Bella is a PhD candidate in the Department of Nutrition, Dietetics and Food at Monash University. She is using realist methodology in her research which examines how best to use hands-on cooking workshops to improve participants' nutrition. She hopes the outcomes of her research will better inform decisions about how cooking workshops can be successfully used as a practical tool within public health nutrition initiatives.
Using case study methods within a realist methodology
Background: To prevent nutrition related disease and the growing burden of chronic diseases associated with poor diet, nutrition education cooking interventions continue to be implemented nationally and internationally. Nutrition education cooking interventions are behaviour change interventions designed to increase cooking skills and confidence, with the aim of increasing healthy meals cooked at home improving overall diet quality. Reporting of the underlying program theory used for the planning and implementation of nutrition education cooking interventions and why they have the outcomes they do is inconsistent.
Aim: This study aimed to explore what works for whom and under what circumstances in nutrition education cooking interventions. Using a realist approach we aimed to illuminate the interplay of context, mechanism and outcome in behavioural interventions with the aim of generating evidence-based recommendations for future interventions.
Methods: Realist case studies were conducted to determine how and under what circumstances nutrition education cooking interventions work.
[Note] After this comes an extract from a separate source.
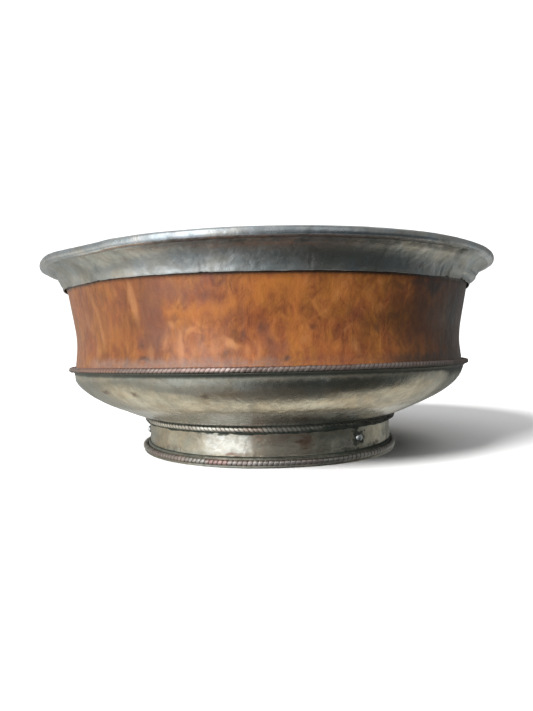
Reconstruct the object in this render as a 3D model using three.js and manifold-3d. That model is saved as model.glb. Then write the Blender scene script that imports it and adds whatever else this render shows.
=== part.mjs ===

A grey literature scoping review was undertaken to find interventions implemented and evaluated in Australia. Six cases that had been formally or informally evaluation were selected. Realist interviews, based on program theory developed in a realist review, were conducted with program facilitators. Outcome reports and other relevant literature from each program were identified. Interview and document data were coded for context-mechanism-outcome configurations and patterns examined.
Findings/Results: Preliminary analysis has found that a case study design was effective in affirming, refuting and refining the initial a program theory of works for whom and under what circumstances in nutrition education cooking interventions. The case study design allowed for comparison between cases and facilitated testing of the initial program theory that programs targeted at low socio-economic and marginalised populations produced a range of positive nutrition outcomes when the program involved hands on cooking and a skilled facilitator coupled with individual self-efficacy, knowledge gain, family support and an expectation of positive health outcomes.
Conclusions: The use of a case study design aligned with a realist methodology allows for the testing and refinement of program theory. Program theory generation provides context to the heterogenous mix of implementation and evaluation strategies that currently place limits on conclusions drawn from existing evidence. Realist evaluation of these types of interventions is important in providing much needed recommendations for policy makers.